Los sucesos ocurridos la
semana pasada en Culiacán evidenciaron de manera alarmante la fragilidad
del Estado mexicano a la hora de enfrentar al crimen organizado.
No sólo eso. Las fallas, las precipitaciones y la falta de
coordinación en el operativo para la detención de Ovidio Guzmán, uno de
los herederos de El Chapo, dejan al descubierto la ausencia de una estrategia clara, precisa, bien definida, por parte del gobierno lopezobradorista.
El Presidente de México ha sido insistente en que la guerra contra el
narcotráfico se acabó, que no habrá más persecuciones ni más muertos.
Pero eso no basta. La estrategia de López Obrador para poner fin a la
violencia no termina de entenderse. No es clara ni se sabe con precisión
en qué consiste.
La inseguridad no se ha frenado y se siguen sumando cadáveres,
descuartizados y desaparecidos. La lastimosa experiencia en la materia
ha demostrado una y otra vez que el descabezamiento de los cárteles no
es la mejor estrategia. Ante la falta del líder, los subalternos pelean
por el liderazgo, provocando aún más confrontaciones y violencia.
Lo sucedido en la capital de Sinaloa no es más que la consecuencia de
años de mala gestión en la lucha contra el crimen organizado, pero
también de las redes de corrupción y complicidades que han sido tendidas
durante años a lo largo y ancho del país y que nadie sabe a ciencia
cierta de sus verdaderas dimensiones y alcances.
Es evidente que el país requiere con urgencia de un cambio radical en
su política de seguridad. México ha pagado un alto costo al empeñarse
en una absurda política prohibicionista de las drogas, así como en una
irracional guerra.
El asunto requiere, desde luego, de la mayor atención del gobierno y
de las instituciones nacionales. El Estado debe hacerse presente y
buscar los apoyos no sólo de Estados Unidos –el principal consumidor de
drogas en el mundo y corresponsable en el problema que nos aqueja como
nación–, sino de otros países.
La petición formal del gobierno mexicano a Donald Trump para que
ponga mayor atención al control y trasiego clandestino de armas hacia
México pareciera ser un intento, al menos, de poner ese delicadísimo
tema sobre la mesa, pero no resulta difícil adivinar que será
desatendido. Las autoridades de nuestro país deben iniciar y llevar
hasta sus últimas consecuencias una investigación a fondo sobre el
tráfico de armamento que, todos sabemos, existe desde Estados Unidos
hacia territorio mexicano y, fundamentalmente, conocer cómo es que va a
parar a manos del crimen organizado.
En el contexto de la reciente 74 Asamblea General de la ONU se llevó a
cabo un foro donde fueron revisadas las políticas internacionales sobre
drogas.
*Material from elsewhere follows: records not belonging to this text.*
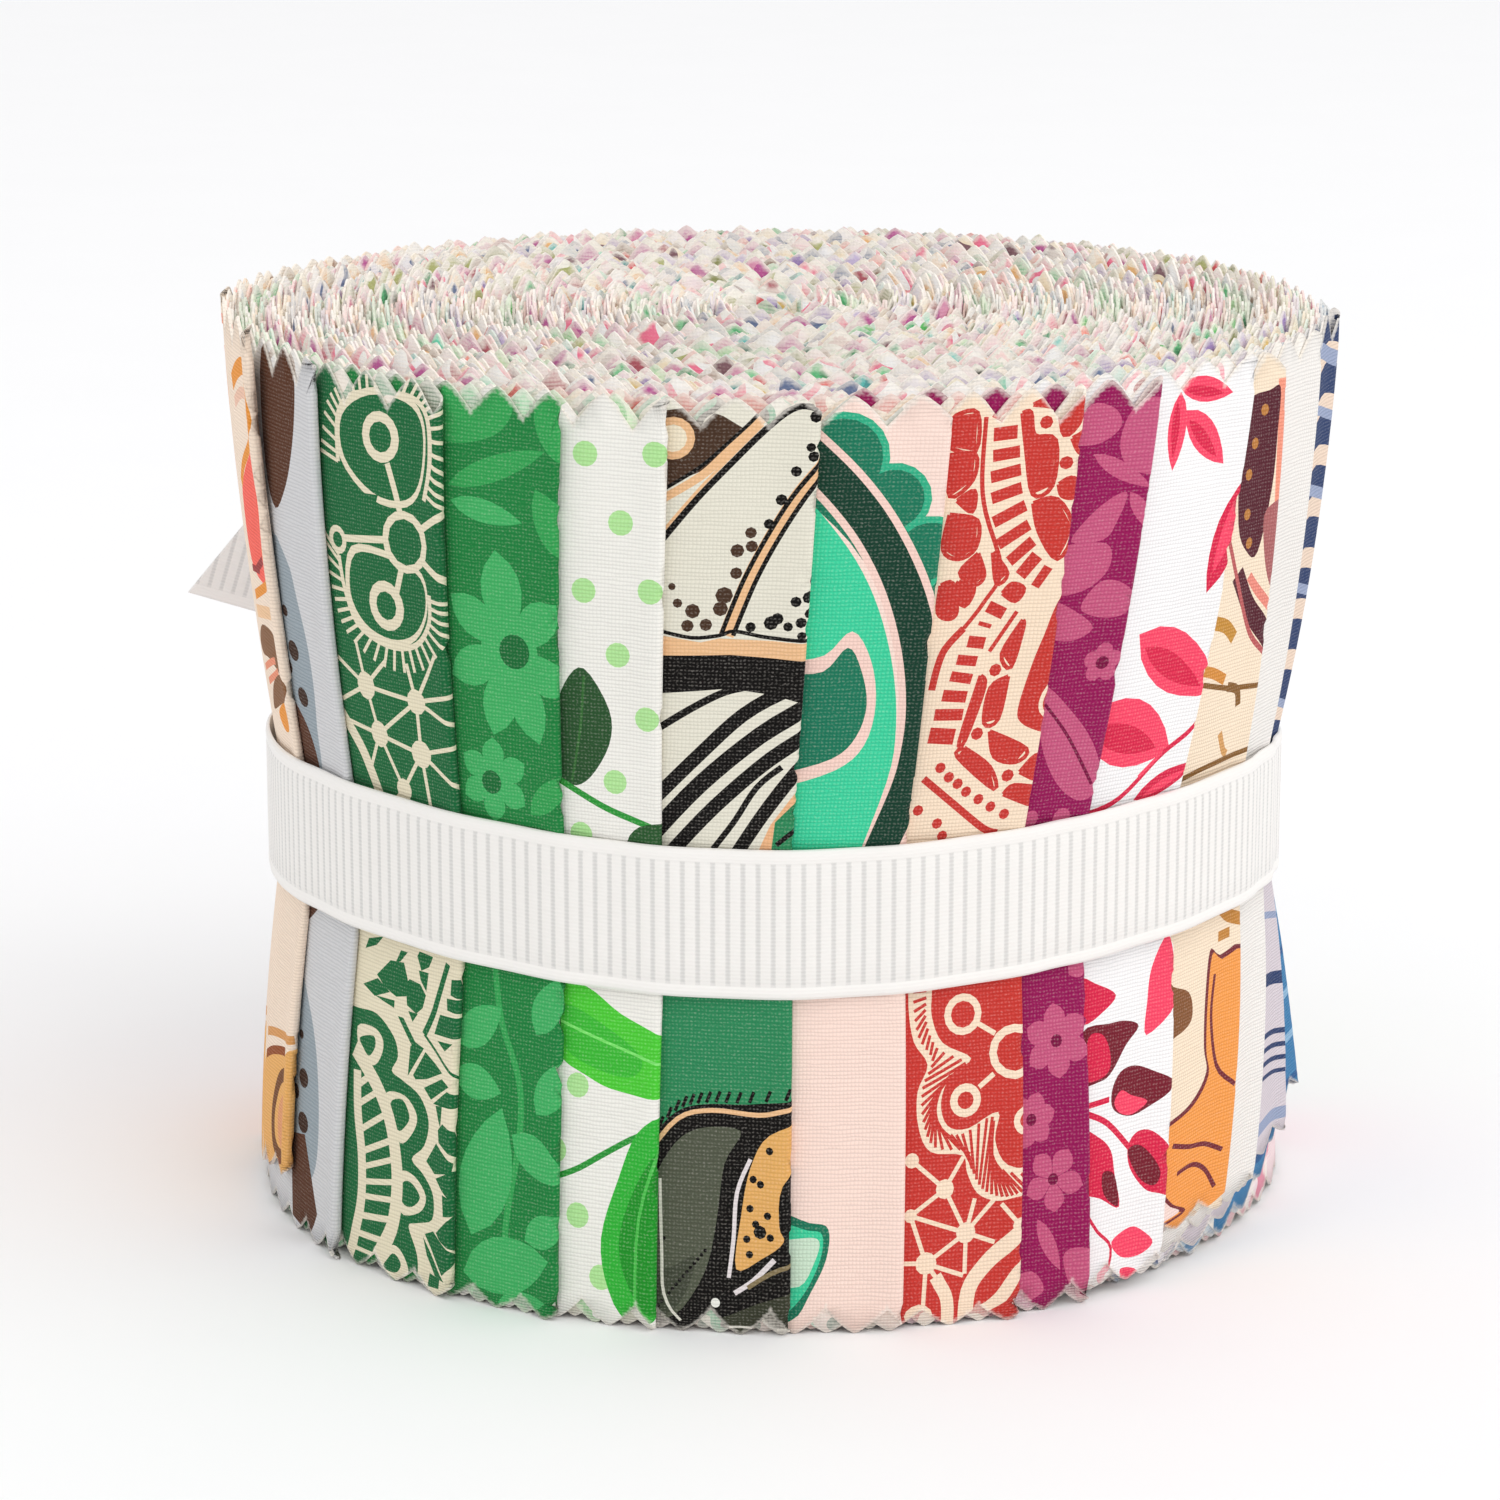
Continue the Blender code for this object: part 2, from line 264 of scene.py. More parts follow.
def print_lace(green, cream):
    """Bobbin lace: ringed lobes, a net of knots and scalloped loops."""
    art = Artwork(green)
    # The collar of ticks round the three lobes
    collar = ((-12, 57.5), (-11, 61), (-9, 62.6), (-6, 63.4), (-2, 63.4), (0.3, 61.6), (0.6, 57), (0, 54.6))
    inner = (
        (-10, 57), (-9.9, 60), (-8.6, 61.6), (-6, 62.1), (-2.8, 62.2), (-1.1, 61), (-0.9, 58),
        (-1.6, 55.4),
    )
    art.ticks(cream, 0.27, inner, collar, 46)
    art.line(cream, 0.4, *curve(inner, False))
    low_collar = ((-12.4, 52), (-11.8, 48), (-10.5, 45), (-6.5, 43.2), (-2.5, 43.6), (0.2, 46.2), (0.6, 49))
    low_inner = ((-10.6, 50.4), (-10.2, 48), (-9, 45.8), (-6, 44.8), (-3.2, 45.2), (-1.6, 47), (-1.4, 49))
    art.ticks(cream, 0.27, low_inner, low_collar, 40)
    art.line(cream, 0.4, *curve(low_inner, False))
    # The upper and lower lobes, each with a ring
    upper = (
        (-6.5, 55.3), (-9.3, 57.4), (-9.4, 60.2), (-6.6, 61.9), (-3.2, 61.8), (-1.6, 60.2), (-1.9, 57),
        (-3.4, 55.2),
    )
    art.blob(cream, *((x * 1.09 + 0.4, (z - 58.5) * 1.14 + 58.5) for x, z in upper))
    art.blob(green, *upper)
    lower = (
        (-8.7, 50.8), (-9.6, 48), (-8.2, 46), (-5.5, 45.3), (-3.2, 46), (-1.9, 48), (-2.3, 50),
        (-5, 50.9),
    )
    art.blob(cream, *((x * 1.09 + 0.4, (z - 48.2) * 1.18 + 48.2) for x, z in lower))
    art.blob(green, *lower)
    art.patch(green, (-11.6, 52.9), (-7, 52.6), (-6, 55.2), (-11.4, 55))
    art.line(cream, 0.5, (-5, 57.5), (-4.3, 55.5), (-3.9, 54))
    art.line(cream, 0.5, (-4, 50.6), (-4.7, 48.6))
    art.line(cream, 0.5, (-5.6, 52.2), (-9, 51.8), (-11.4, 51.6))
    art.line(cream, 0.5, (-2, 53.4), (0.6, 55))
    art.line(cream, 0.5, (-2, 51.2), (0.6, 49.8))
    art.ring(cream, green, -5.6, 59.2, 1.75, 1.05)
    art.ring(cream, green, -5.8, 47.6, 1.75, 1.0)
    art.ring(cream, green, -3.6, 52.3, 2.15, 1.6)
    art.ring(cream, green, -10.6, 51.5, 1.0, 0.55)
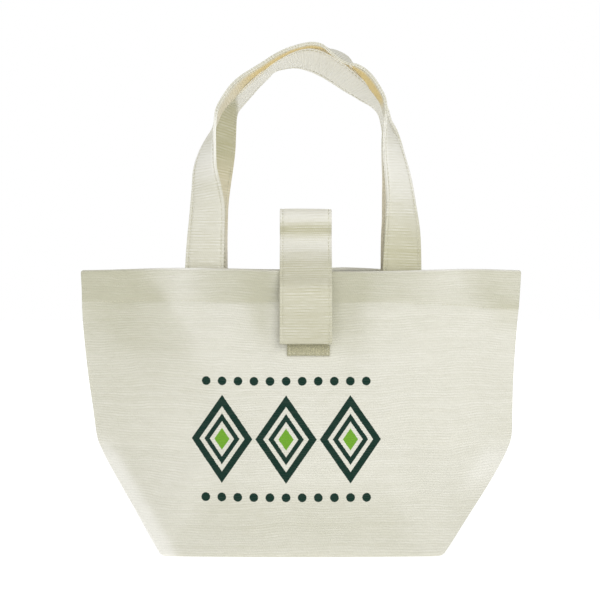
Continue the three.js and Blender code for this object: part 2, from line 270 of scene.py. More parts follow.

La discusión fue particularmente relevante para nuestro país.
La primera gran conclusión consistió en que ningún país por sí solo
podrá resolver ese flagelo y que, en este contexto, el multilateralismo
representa la mejor opción de la que se dispone para hacer frente a las
múltiples facetas del fenómeno de las drogas en el planeta.
Las políticas más imaginativas e innovadoras impulsan hoy la idea de
una regulación responsable, contraria a la despenalización
indiscriminada. Desde luego no se trata de promover el consumo de
drogas, sino de regularlo sobre dos vertientes fundamentales: los
derechos humanos y la salud pública. México apoya esta propuesta en el
concierto internacional.
Ampliar el abanico de opciones permitiría tener una visión más
general de la venta de drogas y, hasta ahora, se han consolidado tres
ejes fundamentales para alcanzar una más razonable política
internacional: equilibrio, integralidad y responsabilidad global
compartida.
En cuanto al primero de los ejes, el equilibrio, resultaría
importante recuperar el balance, es decir, dar el mismo valor y el mismo
empuje a los compromisos para reducir la oferta que para disminuir la
demanda. Respecto a la integralidad se subraya la importancia de no
continuar con acciones fragmentadas, que de poco o nada han servido.
Y sobre el tercer eje, se plantea tratar de sumar a todos los Estados
en la búsqueda de soluciones más allá del papel que ocupen en la cadena
del mercado ilícito de las drogas.
El reto, se establece a modo de conclusión, es pasar del discurso a
la instrumentación de las recomendaciones, a fin de evitar que continúen
las políticas que han generado muchos más daños que las sustancias
mismas.
La gravedad de los recientes acontecimientos, la respuesta fallida de
la autoridad y los históricos saldos negativos de una lucha sangrienta
–que ahora sabemos– también desigual, muestran la urgencia de un golpe
de timón que modifique el rumbo. Pareciera ser ésta la hora, pues, de
seguir la receta, buscar aliados en el mundo y cambiar en los hechos, ya
no en el discurso, esta estrategia equivocada contra las drogas.